A full PDF copy of the EOTA certificate can be view here: ETA-09/0347
Free of thermal bridges thanks to thermally decoupled base profile
LAMILUX was able to meet stringent energy efficiency requirements while developing its CI System Continuous Rooflight B by focusing on heat insulation characteristics. It has produced a thermally decoupled base profile for its continuous rooflight system. “Until now, the base profile in continuous rooflights was made of metal. However, such a material also created a significant thermal bridge,” explains Enrico Penzel, an engineer who was closely involved in developing the new continuous rooflight. If you replace a metal profile with a thermally decoupled, purely composite one, you may be able to eliminate the thermal bridge, but then you might have problems with the structure. “The challenge was now to combine the absence of thermal bridges with a sturdy structure while improving both these qualities.”
A continuous rooflight for optimum energy efficiency
The development process resulted in a metal tension bracket held in place by a composite base profile. Integrated into the base profile is the Isothermal Load Converter (ITL), which channels the load on the continuous rooflight into the supporting structure while ensuring optimum isothermal characteristics, thus guaranteeing maximum heat insulation. This structural element also greatly reduces the risk of condensation forming on the structure's surfaces, unlike conventional, non-thermally separated structures. The ITL enables the rooflight’s base profile system to achieve a Uf value as low as 1.3 W/(m²K). According to the approval, thermal insulation values as low as 1.6 W/(m²K) are possible for the rooflight as a whole. CI System Continuous Rooflight B is thus synonymous with optimum energy efficiency.
Maximum values for structural stability and smoke extraction
Besides heat insulation values, LAMILUX has also optimised numerous other relevant product parameters in its continuous rooflight system. For example, design variations are available to withstand snow loads up to 3.9 KN/m² and wind suction loads up to 3.3 KN/m². LAMILUX also attaches great importance to the stability of sheet steel upstands, the steel grade of which is certified in compliance with the DASt 016 guideline recognised across Europe. This ensures that the structure is strong enough to withstand mechanical stress.
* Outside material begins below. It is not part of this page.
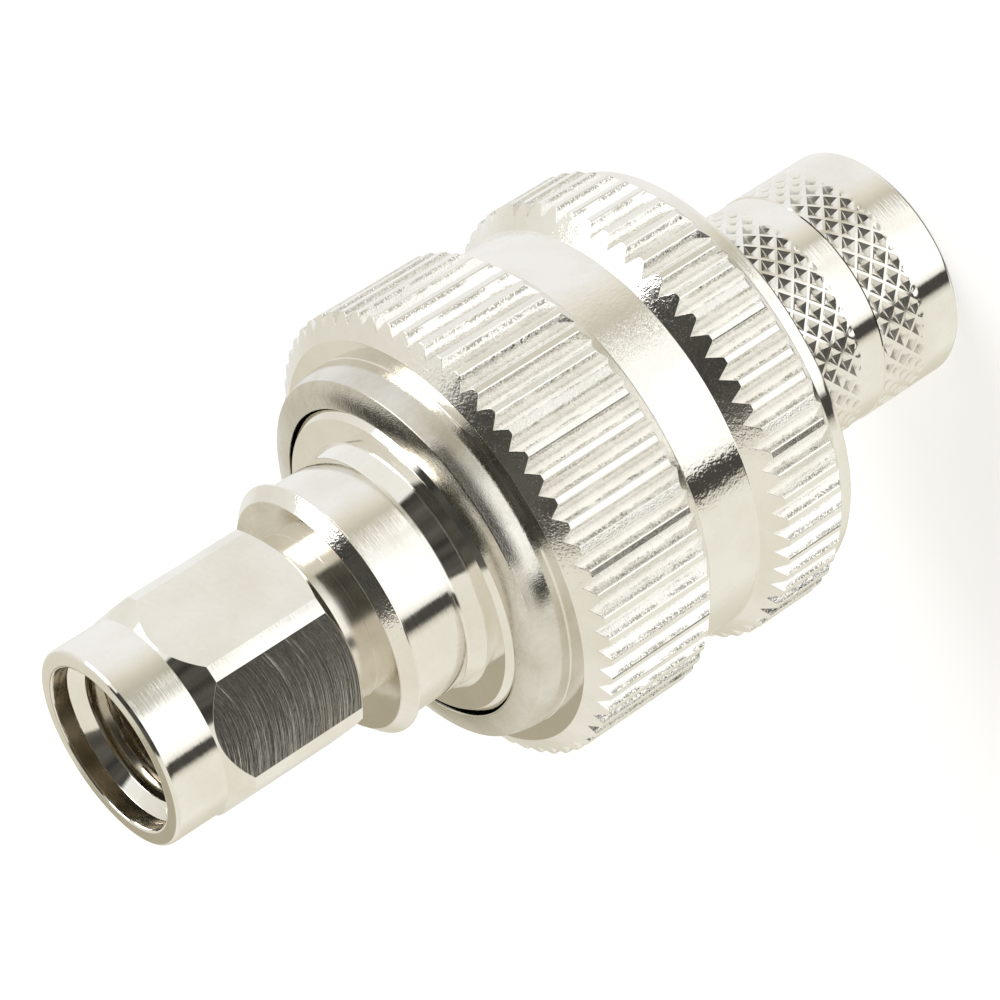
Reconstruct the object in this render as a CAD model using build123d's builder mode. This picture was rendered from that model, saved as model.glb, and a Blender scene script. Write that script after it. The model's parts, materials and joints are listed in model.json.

Optimum resistance to storms is also assured in flap systems thanks to the patented Dynamic Torque Control (DTC) technology. With the help of a spring system, polycarbonate glazing is mounted in flap frames in such a way that tensioning is optimised. When subjected to high stress, the polycarbonate sheets remain perfectly secured, as the impact from wind loads is optimally absorbed and dampened.
Intelligent energy management
“With the new CI System Continuous Rooflight B, we have developed a daylight system for intelligent, sustainable building management which is breaking ground in terms of energy efficiency and structure,” affirms engineer Joachim Hessemer, Technical Manager at LAMILUX. LAMILUX provides a quality certificate verifying these characteristics, which it hands over to each customer as their system is delivered. “This document enables us to provide our customers with proof of the excellent quality in the supplied product each time that we deliver. The certificate confirms that the daylight system is manufactured and installed in compliance with the EOTA approval and the technical standards specified in the approval.”
To ensure compliance with these standards, LAMILUX pays extremely close attention to strength when selecting materials. High-grade aluminium profiles, stainless steel hinges and a hard PVC frame ensure stability while EPDM seals provide optimum air-tightness. The type of glazing is selected according to customers’ needs, with customers choosing between soundproof glazing, or highly chemical-resistant glazing made of unsaturated polyester resin GRP, for example.